Within 48 hours of Biden abandoning his re-election bid and endorsing Vice President Harris, she secured nearly unanimous support from every establishment Democrat.  It made sense that the party wanted to avoid a messy nomination fight or to try to take the nomination away from a woman of color who was next in line, but the instantaneous speed at which Harris transformed from a national embarrassment to a folk hero doesn't make sense.  I shared the relief most Democrats felt when we put the burden of Biden's endemic performance deficiency in the rear view mirror, but that doesn't explain the Harris rallies with tens of thousands of attendees seemingly put together on the fly with A-list performers in tow.

Looking at it from multiple weeks after the fact, it's hard to shake the feeling that this wasn't the game plan for months.  Whether Biden was in on it or a useful idiot whose cognitive decline inadvertently served its purpose to force him out of the race is open to debate, but that's nonetheless how it played out, and with storybook timing.  Harris got her endorsement from Biden and basked in the most successful campaign rollout in history, buying herself two weeks of positive media.  Then she picked her running mate, winning another two-week media cycle.  And next week begins the Democratic convention, giving her another two weeks of scripted, scrutiny-free salesmanship.  That takes us just about to Labor Day before even the first opportunity arises to test the Democratic Presidential nominee's proficiency for the position she's applying for.  

Whether this is serendipity or something carefully planned in a smoke-filled room back in the spring when Biden's cognitive slippage was unmistakable, it's been simultaneously clever and disturbing.  It's clever because it completely caught the Trump campaign off-guard and sent the GOP nominee into a messy and defensive spiral, but it's disturbing because the public and the media have so unquestioningly fallen in line in elevating someone to the highest office in the land based on a rudimentary image makeover.  It reminds me of the spring of 2008 when Hillary Clinton, when contrasting herself against Barack Obama in the primaries, successfully reinvented herself as a beer-swilling, white working-class hero, and both voters and the media seemed to buy it without hesitation, at least for the rest of that primary season.

The conventional wisdom has been that reality will catch up to Harris after Labor Day when the convention is over and her campaign gets more scrutiny...and, for that matter, when the Trump campaign and its surrogates finally settle on a more cogent line of attack against her.  I'm not so sure.  When Biden was the nominee, certainly in 2024 but even in 2020, the strategy was to silo him as much as possible from unscripted situations and let the press's anti-Trump bias work to the campaign's advantage by accepting that few hard questions will ever have the opportunity to be asked.  Four years ago, it was just a matter of Biden getting through the scheduled Presidential debates and then letting him be the guy who records videos from his basement for the rest of the campaign.  Expect more of the same with Harris, for the obvious reason that there's precedent for voters liking her much less when they get to know her.

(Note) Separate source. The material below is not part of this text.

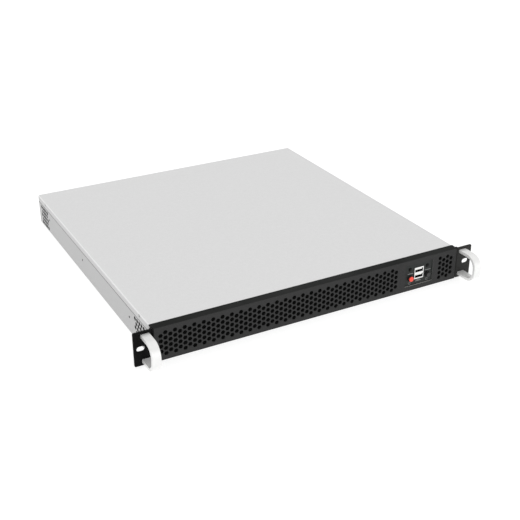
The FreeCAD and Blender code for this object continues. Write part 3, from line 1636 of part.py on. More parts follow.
def build():
    """Build every sub-part."""
    build_tray()
    build_cover()
    build_cover_screws()
    build_bezel()
    build_filters()
    for name, sign in (("left", -1), ("right", 1)):
        build_ear(name, sign)
        build_handle(name, sign)
    build_front_screws()
    build_control_bracket()
    build_button("power_button", control_columns[0])
    build_button("reset_button", control_columns[1])
    build_control_board()
    build_leds()
    tongues = build_usb()
    build_motherboard()
    build_processor()
    build_memory()
    build_board_parts()
    tongues += build_ports()
    node(grouped("usb_tongues", tongues), "usb_tongues")
    build_slot_cover()
    build_psu()
    build_psu_board()
    build_inlet()
    build_fans()
    build_drives()


def check():
    """Stop on any object that failed, and on any sub-part without a valid solid."""
    doc.recompute()
    for item in doc.Objects:
        if {"Invalid", "Error"} & set(item.State):
            raise RuntimeError(f"{item.Label} failed: {item.State}")
    for item in nodes:
        shape = item.Shape
        if shape.isNull() or not shape.isValid() or not shape.Solids:
            raise RuntimeError(f"{item.Label} has no valid solid")


def write():
    """Write each sub-part to its own STEP file."""
    os.makedirs("parts", exist_ok=True)
    for item in nodes:
        item.Shape.exportStep(f"parts/{item.Label}.step")
    print(len(nodes), "sub-parts")


build()
check()
write()
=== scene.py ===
"""Finishes and fine detail of a 1U rack server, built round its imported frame."""
import logging
import math
from dataclasses import dataclass, replace
from enum import Enum
from functools import cache, reduce
from typing import Any, Callable, ClassVar, Iterable, Sequence

import bmesh
import bpy
from mathutils import Euler, Matrix, Vector


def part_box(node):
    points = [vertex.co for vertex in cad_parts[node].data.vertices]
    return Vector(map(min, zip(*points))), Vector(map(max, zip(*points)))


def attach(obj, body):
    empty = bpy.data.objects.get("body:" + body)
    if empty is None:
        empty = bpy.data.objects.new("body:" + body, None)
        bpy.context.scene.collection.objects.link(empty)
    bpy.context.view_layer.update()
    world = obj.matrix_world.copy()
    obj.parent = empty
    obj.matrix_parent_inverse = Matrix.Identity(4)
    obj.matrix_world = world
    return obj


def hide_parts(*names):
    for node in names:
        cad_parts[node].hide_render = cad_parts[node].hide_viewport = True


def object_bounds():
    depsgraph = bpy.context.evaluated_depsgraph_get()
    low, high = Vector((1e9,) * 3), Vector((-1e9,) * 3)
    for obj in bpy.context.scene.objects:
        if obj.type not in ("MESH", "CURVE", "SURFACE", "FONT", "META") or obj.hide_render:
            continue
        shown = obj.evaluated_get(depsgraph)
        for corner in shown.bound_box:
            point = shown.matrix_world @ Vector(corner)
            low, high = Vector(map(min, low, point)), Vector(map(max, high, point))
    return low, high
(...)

Just as was the case five years ago, when she ran one of the worst Presidential campaigns in recent memory, Harris had nowhere to go but down when she opened her mouth.  She was astonishingly bad in debates ("I answered wrong because I didn't hear the question"...on three separate occasions) and awkward on the stump and in media interviews.  I suspect her handlers know that this version of Kamala Harris needs to be kept under wraps.  It's not a trend I like, and one that I think could blow up in the Dems' face much as it (almost) did in 2020 when the late-deciding vote broke for Trump who seemed to be working much harder to win.  In one sense, I'd be willing to accept whatever strategy is most helpful to keep Trump from returning to the White House, but for the second cycle in a row, the process makes me feel dirty.  Voters should see as much of their candidates in pressure-cooker situations as is possible, and nobody is ultimately served well if the parties work overtime to shield them from it.

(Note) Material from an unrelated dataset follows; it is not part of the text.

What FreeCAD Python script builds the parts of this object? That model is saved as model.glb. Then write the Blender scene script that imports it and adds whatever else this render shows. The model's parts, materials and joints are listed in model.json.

And on a note of personal privilege, it appears my instinct was right back in 2006 when I speculated that recently elected southern Minnesota Congressman Tim Walz seemed like a guy who was going places.  I met him in person on the campaign trail as my parents lived in his district and I was impressed by his energy and charisma.  He survived six terms in a conservative-tilting Congressional district and then got the Democratic nomination in a crowded gubernatorial field in 2018.  His gubernatorial tenure wasn't perfect and he shifted dramatically left from the guy who was elected in Rochester in 2006, but he still got re-elected by a more comfortable margin than I'd have predicted in 2022.  And while I never could have foreseen he’d go national up until now, when I heard he was on Harris’ radar as a running mate, I quickly got comfortable with the idea that he’d once again rise to the occasion and exceed expectations.

Was Walz the best choice?  We won't know until the November 6 postmortem.  I think Josh Shapiro was probably a better strategic choice, but who knows what can of worms might have been opened over the Israel-Palestine issue if he was selected.  Walz should be a reliably plucky communicator on the campaign trail and in media interviews, generating positive buzz for the campaign.  I don’t think that moves votes from one column to the other, but it keeps the Democrats on offense and could enhance enthusiasm and thus turnout.